Collected data:
┌────────
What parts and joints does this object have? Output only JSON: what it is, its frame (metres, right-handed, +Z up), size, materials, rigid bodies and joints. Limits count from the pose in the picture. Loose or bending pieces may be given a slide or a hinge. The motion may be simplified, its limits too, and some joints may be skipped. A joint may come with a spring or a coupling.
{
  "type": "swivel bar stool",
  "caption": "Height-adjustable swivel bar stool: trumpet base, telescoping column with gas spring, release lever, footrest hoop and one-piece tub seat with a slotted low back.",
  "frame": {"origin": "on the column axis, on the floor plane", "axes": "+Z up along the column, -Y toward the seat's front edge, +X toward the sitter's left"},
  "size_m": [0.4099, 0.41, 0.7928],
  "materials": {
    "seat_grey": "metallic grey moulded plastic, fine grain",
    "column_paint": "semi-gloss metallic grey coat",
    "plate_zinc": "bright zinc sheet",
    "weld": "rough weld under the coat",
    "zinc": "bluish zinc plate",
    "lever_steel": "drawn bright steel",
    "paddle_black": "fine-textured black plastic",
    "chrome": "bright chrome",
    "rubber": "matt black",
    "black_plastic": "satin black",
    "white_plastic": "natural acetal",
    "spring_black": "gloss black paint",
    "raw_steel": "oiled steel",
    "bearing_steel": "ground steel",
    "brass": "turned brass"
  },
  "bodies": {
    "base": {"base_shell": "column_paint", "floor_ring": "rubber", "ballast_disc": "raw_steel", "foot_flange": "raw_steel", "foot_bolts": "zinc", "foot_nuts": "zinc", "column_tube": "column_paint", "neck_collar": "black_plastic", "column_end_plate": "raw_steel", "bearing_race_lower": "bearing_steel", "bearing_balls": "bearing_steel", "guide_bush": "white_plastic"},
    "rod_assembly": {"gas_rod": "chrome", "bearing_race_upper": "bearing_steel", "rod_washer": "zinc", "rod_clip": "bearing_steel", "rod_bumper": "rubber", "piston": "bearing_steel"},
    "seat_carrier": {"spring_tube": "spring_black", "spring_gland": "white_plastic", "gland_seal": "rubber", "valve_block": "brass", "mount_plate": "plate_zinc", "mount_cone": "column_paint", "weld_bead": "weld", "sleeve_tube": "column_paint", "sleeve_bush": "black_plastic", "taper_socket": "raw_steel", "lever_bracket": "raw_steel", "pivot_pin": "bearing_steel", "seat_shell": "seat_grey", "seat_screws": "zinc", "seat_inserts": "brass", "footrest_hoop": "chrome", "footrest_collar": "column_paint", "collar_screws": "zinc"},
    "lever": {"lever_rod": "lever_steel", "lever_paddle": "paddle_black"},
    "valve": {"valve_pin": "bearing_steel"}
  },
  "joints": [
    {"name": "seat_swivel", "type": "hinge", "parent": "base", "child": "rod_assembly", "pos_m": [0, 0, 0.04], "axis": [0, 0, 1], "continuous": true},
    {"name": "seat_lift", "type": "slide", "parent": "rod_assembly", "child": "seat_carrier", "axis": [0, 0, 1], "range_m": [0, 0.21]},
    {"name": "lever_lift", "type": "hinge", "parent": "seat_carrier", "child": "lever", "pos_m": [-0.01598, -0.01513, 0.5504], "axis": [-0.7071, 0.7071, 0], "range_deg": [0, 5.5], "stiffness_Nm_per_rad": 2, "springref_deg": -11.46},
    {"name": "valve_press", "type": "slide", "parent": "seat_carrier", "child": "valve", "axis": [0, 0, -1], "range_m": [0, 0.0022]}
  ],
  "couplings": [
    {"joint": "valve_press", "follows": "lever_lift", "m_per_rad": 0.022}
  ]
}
└────────
Exercise prompt:
The whole listing above needs to be written out again exactly.

Solved problem:
What parts and joints does this object have? Output only JSON: what it is, its frame (metres, right-handed, +Z up), size, materials, rigid bodies and joints. Limits count from the pose in the picture. Loose or bending pieces may be given a slide or a hinge. The motion may be simplified, its limits too, and some joints may be skipped. A joint may come with a spring or a coupling.
{
  "type": "swivel bar stool",
  "caption": "Height-adjustable swivel bar stool: trumpet base, telescoping column with gas spring, release lever, footrest hoop and one-piece tub seat with a slotted low back.",
  "frame": {"origin": "on the column axis, on the floor plane", "axes": "+Z up along the column, -Y toward the seat's front edge, +X toward the sitter's left"},
  "size_m": [0.4099, 0.41, 0.7928],
  "materials": {
    "seat_grey": "metallic grey moulded plastic, fine grain",
    "column_paint": "semi-gloss metallic grey coat",
    "plate_zinc": "bright zinc sheet",
    "weld": "rough weld under the coat",
    "zinc": "bluish zinc plate",
    "lever_steel": "drawn bright steel",
    "paddle_black": "fine-textured black plastic",
    "chrome": "bright chrome",
    "rubber": "matt black",
    "black_plastic": "satin black",
    "white_plastic": "natural acetal",
    "spring_black": "gloss black paint",
    "raw_steel": "oiled steel",
    "bearing_steel": "ground steel",
    "brass": "turned brass"
  },
  "bodies": {
    "base": {"base_shell": "column_paint", "floor_ring": "rubber", "ballast_disc": "raw_steel", "foot_flange": "raw_steel", "foot_bolts": "zinc", "foot_nuts": "zinc", "column_tube": "column_paint", "neck_collar": "black_plastic", "column_end_plate": "raw_steel", "bearing_race_lower": "bearing_steel", "bearing_balls": "bearing_steel", "guide_bush": "white_plastic"},
    "rod_assembly": {"gas_rod": "chrome", "bearing_race_upper": "bearing_steel", "rod_washer": "zinc", "rod_clip": "bearing_steel", "rod_bumper": "rubber", "piston": "bearing_steel"},
    "seat_carrier": {"spring_tube": "spring_black", "spring_gland": "white_plastic", "gland_seal": "rubber", "valve_block": "brass", "mount_plate": "plate_zinc", "mount_cone": "column_paint", "weld_bead": "weld", "sleeve_tube": "column_paint", "sleeve_bush": "black_plastic", "taper_socket": "raw_steel", "lever_bracket": "raw_steel", "pivot_pin": "bearing_steel", "seat_shell": "seat_grey", "seat_screws": "zinc", "seat_inserts": "brass", "footrest_hoop": "chrome", "footrest_collar": "column_paint", "collar_screws": "zinc"},
    "lever": {"lever_rod": "lever_steel", "lever_paddle": "paddle_black"},
    "valve": {"valve_pin": "bearing_steel"}
  },
  "joints": [
    {"name": "seat_swivel", "type": "hinge", "parent": "base", "child": "rod_assembly", "pos_m": [0, 0, 0.04], "axis": [0, 0, 1], "continuous": true},
    {"name": "seat_lift", "type": "slide", "parent": "rod_assembly", "child": "seat_carrier", "axis": [0, 0, 1], "range_m": [0, 0.21]},
    {"name": "lever_lift", "type": "hinge", "parent": "seat_carrier", "child": "lever", "pos_m": [-0.01598, -0.01513, 0.5504], "axis": [-0.7071, 0.7071, 0], "range_deg": [0, 5.5], "stiffness_Nm_per_rad": 2, "springref_deg": -11.46},
    {"name": "valve_press", "type": "slide", "parent": "seat_carrier", "child": "valve", "axis": [0, 0, -1], "range_m": [0, 0.0022]}
  ],
  "couplings": [
    {"joint": "valve_press", "follows": "lever_lift", "m_per_rad": 0.022}
  ]
}